Os especialistas em política comercial apontam uma série de fatores que pode explicar a falta de avanço no plano multilateral em favor da proliferação dos acordos preferenciais de comércio, como os acordos bilaterais e os regionais. Entre os fatores do denominado pífio desempenho do multilateralismo, estaria a necessidade de haver mudanças na OMC. Essa visão atribui aos imperativos institucionais a causa da não cooperação. De outra perspectiva analítica, como das abordagens teóricas de negociações internacionais, o que se verifica fundamentalmente é a opção pela estratégia com predominância assertiva (não cooperativa) entre os países com comportamentos inconstantes e incoerentes vis-à-vis aos princípios defendidos. Essa conduta não é novidade, assim como a presença de muitas “ambiguidades construtivas” em negociações dessa natureza, haja vista a Declaração Ministerial de Doha. Entretanto, em um contexto de política de poder mais complexa com a emergência de países como China e Índia, a resistência aumenta e as negociações travam no plano multilateral.

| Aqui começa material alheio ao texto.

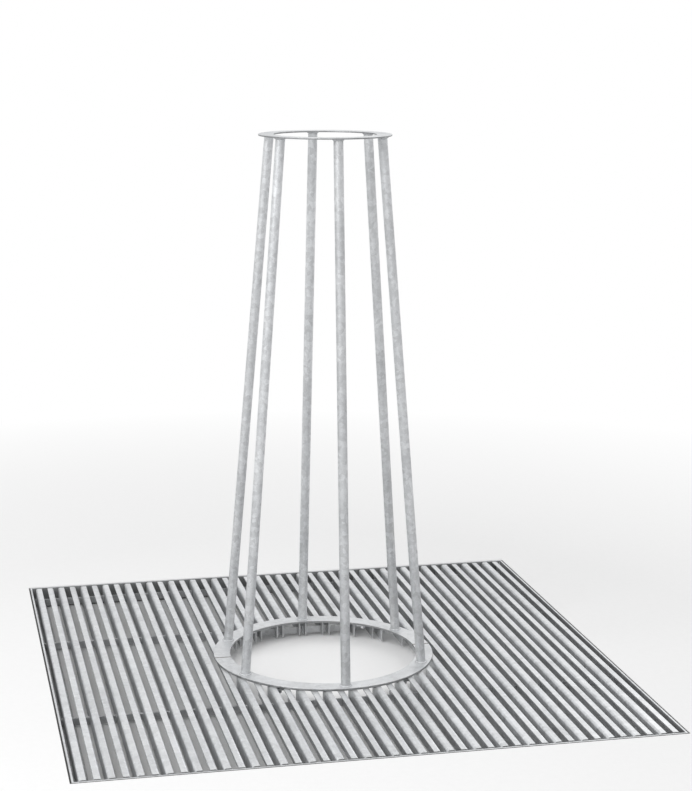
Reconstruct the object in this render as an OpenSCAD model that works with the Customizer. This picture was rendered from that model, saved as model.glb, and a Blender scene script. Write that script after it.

A competição praticada pelos países no comércio internacional está cada vez mais distante do princípio do “livre comércio”, o qual, vale destacar, nunca foi de fato praticado, nem mesmo na origem das instituições criadas em Bretton Woods. Hoje, já não se fala mais nisso, mas sim em “comércio justo”, o que dá margem para interpretações ainda bastante particulares.

A questão agrícola de fundamental interesse do Brasil é a que menos se enquadra em qualquer um dos conceitos acima. A aprovação da FarmAct, pelo Congresso dos Estados Unidos, pós lançamento da Rodada Doha, reforçando as medidas de apoio interno à produção agrícola, e a reforma muito pouco expressiva da Política Agrícola Comum, pela UE, em 2003,  vão na contramão da ofensiva liberal no comércio. Sem contar que esses países, embora apresentem reduzidas médias tarifárias de importação, praticam alta proteção a mercadorias específicas da pauta de exportação do Brasil – açúcar, suco de laranja e tabaco são exemplos de produtos sujeitos a picos tanto nos Estados Unidos, como na UE; álcool, banana, carne bovina e carne suína são exemplos de picos na UE.

De outro modo, ainda que o Brasil também tenha interesses nas negociações comerciais do setor de serviços, o país não tem feito parte delas, pois, a princípio, não se enquadra no seleto grupo “The Really Good Friends of Services”, que está envolvido nas negociações para a constituição do acordo Trade in Services Agreement (TISA, integrado por Austrália, Canadá, Chile, Colômbia, Coreia do Sul, Costa Rica, Estados Unidos, Hong Kong, Islândia, Israel, Japão, México, Nova Zelândia, Noruega, Paquistão, Panamá, Paraguai, Peru, Suíça, Taipé Chinês (Taiwan), Turquia e União Europeia).

Outro desafio imposto ao Brasil é a questão da competitividade econômica no que está relacionado, especificamente, ao comércio internacional. Vários países mantêm desvalorizadas suas moedas, promovendo a própria competitividade em detrimento de outros. China é o caso mais emblemático, entretanto, outros países também adotam essa prática, como, por exemplo, Alemanha e Argentina.

Como entender os fundamentos das ações políticas no âmbito comercial com base em critérios discutíveis? O que os negociadores brasileiros podem fazer para superar esses desafios? Diante dessas questões, reiteramos a ideia de que a academia brasileira deve incentivar a formação de profissionais da área, tornando-os hábeis para refletir e apontar soluções sobre questões dessa natureza. O relançamento do curso de Especialização em Negociações e Operações Internacionais, já em 2015, pela Unesp, com apoio de diversas instituições, por exemplo, foca tal necessidade.